Convergence Analysis for Entropy-Regularized Control Problems: A Probabilistic Approach
Jin Ma, Gaozhan Wang, Jianfeng Zhang
TL;DR
The paper analyzes the Policy Iteration Algorithm (PIA) for entropy-regularized stochastic control in finite and infinite horizon settings, using probabilistic representations (Feynman-Kac and Bismut-Elworthy-Li) to establish convergence without relying on heavy PDE estimates. It proves a super-exponential convergence rate in the finite-horizon case under large discount, and and shows analogous results in the infinite-horizon case when the discount is large, with convergence on compacts in the general case. The study extends to the one-dimensional diffusion-control setting, obtaining $C^2$ convergence of the value function and Lipschitz convergence of the optimal policy, and provides rate results in a further special case under additional assumptions.
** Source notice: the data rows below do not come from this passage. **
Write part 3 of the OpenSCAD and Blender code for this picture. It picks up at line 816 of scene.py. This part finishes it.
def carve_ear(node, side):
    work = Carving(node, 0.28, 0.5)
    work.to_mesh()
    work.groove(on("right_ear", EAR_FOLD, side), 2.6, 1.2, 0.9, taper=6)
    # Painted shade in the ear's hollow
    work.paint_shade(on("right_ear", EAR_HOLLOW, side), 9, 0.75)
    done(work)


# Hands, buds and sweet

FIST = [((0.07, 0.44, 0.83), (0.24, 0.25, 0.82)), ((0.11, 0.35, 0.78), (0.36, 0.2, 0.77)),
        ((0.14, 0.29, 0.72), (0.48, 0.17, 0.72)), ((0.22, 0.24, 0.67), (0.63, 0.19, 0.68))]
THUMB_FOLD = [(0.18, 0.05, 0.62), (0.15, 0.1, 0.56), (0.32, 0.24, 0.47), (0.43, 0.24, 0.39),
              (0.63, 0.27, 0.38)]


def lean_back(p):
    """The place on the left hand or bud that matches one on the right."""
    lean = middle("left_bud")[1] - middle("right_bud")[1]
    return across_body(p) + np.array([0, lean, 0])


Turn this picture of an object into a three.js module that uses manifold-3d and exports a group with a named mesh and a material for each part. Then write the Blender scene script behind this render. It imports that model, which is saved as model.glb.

Overall, the work delivers a simple, probabilistic route to convergence analysis for entropy-regularized PIA, yielding sharp rates and informing potential implementable algorithms in reinforcement learning under model uncertainty.
Abstract
In this paper we investigate the convergence of the Policy Iteration Algorithm (PIA) for a class of general continuous-time entropy-regularized stochastic control problems. In particular, instead of employing sophisticated PDE estimates for the iterative PDEs involved in the algorithm (see, e.g., Huang-Wang-Zhou(2025)), we shall provide a simple proof from scratch for the convergence of the PIA. Our approach builds on probabilistic representation formulae for solutions of PDEs and their derivatives. Moreover, in the finite horizon model and in the infinite horizon model with large discount factor, the similar arguments lead to a super-exponential rate of convergence without tear. Finally, with some extra efforts we show that our approach can be extended to the diffusion control case in the one dimensional setting, also with a super-exponential rate of convergence.